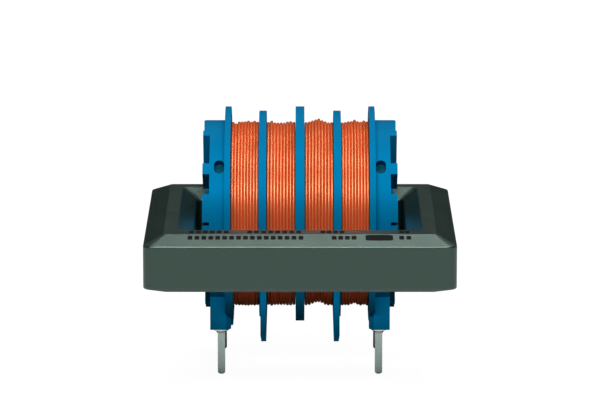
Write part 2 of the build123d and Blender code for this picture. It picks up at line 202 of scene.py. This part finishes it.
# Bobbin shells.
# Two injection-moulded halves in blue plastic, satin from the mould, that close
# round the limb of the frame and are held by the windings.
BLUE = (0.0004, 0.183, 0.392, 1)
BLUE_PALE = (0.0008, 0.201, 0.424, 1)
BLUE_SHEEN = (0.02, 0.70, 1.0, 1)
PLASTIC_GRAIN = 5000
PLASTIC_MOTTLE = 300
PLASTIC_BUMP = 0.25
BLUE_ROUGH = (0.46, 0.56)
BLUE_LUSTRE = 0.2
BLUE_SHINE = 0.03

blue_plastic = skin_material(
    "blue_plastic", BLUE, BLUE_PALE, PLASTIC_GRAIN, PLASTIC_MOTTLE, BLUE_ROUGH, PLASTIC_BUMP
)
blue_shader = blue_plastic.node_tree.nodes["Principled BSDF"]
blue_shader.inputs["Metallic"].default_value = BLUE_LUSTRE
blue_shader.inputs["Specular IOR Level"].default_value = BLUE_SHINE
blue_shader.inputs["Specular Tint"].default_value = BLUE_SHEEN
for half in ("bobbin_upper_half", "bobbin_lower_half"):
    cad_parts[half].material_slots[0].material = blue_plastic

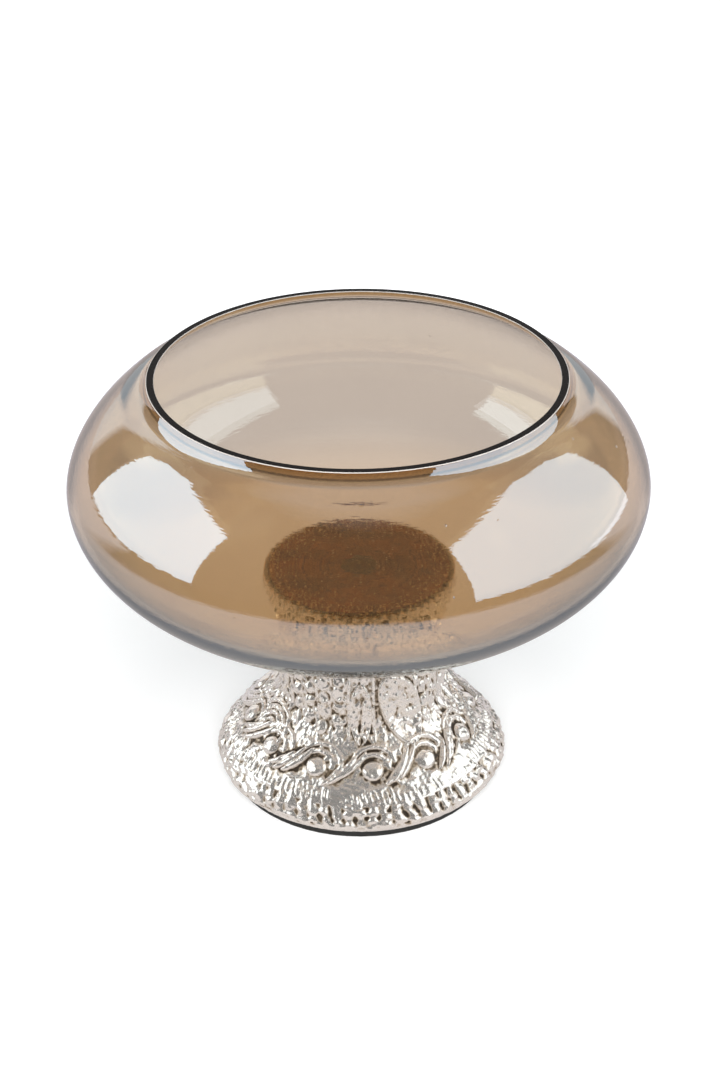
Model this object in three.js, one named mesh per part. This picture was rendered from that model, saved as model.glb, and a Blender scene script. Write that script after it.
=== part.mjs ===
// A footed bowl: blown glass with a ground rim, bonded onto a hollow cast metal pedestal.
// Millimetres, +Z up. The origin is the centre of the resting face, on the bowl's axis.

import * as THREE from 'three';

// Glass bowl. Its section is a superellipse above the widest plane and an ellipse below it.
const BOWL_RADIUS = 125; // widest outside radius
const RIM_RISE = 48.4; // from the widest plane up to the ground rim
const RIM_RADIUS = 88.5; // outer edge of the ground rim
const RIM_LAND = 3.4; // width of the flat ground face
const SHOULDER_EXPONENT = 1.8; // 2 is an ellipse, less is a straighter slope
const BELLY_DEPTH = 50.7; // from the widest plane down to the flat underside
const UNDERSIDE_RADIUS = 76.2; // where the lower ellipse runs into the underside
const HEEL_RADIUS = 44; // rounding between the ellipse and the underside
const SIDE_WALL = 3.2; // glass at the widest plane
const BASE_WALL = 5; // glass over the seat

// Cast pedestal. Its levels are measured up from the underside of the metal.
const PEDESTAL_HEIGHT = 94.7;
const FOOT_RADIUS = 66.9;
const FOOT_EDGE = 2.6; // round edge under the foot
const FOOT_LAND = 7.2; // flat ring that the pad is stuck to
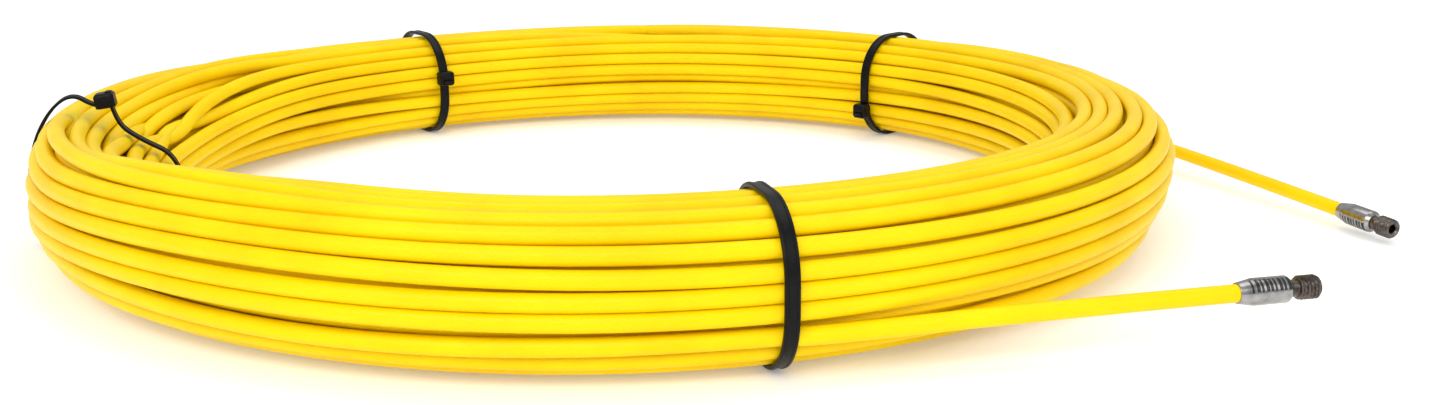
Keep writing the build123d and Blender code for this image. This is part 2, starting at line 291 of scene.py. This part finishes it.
- - - - - - -
* **CHALLENGE**: Using the listing above, say how many of its lines contain the string "code", giving nothing but the figure.

* **OUTPUT**: 2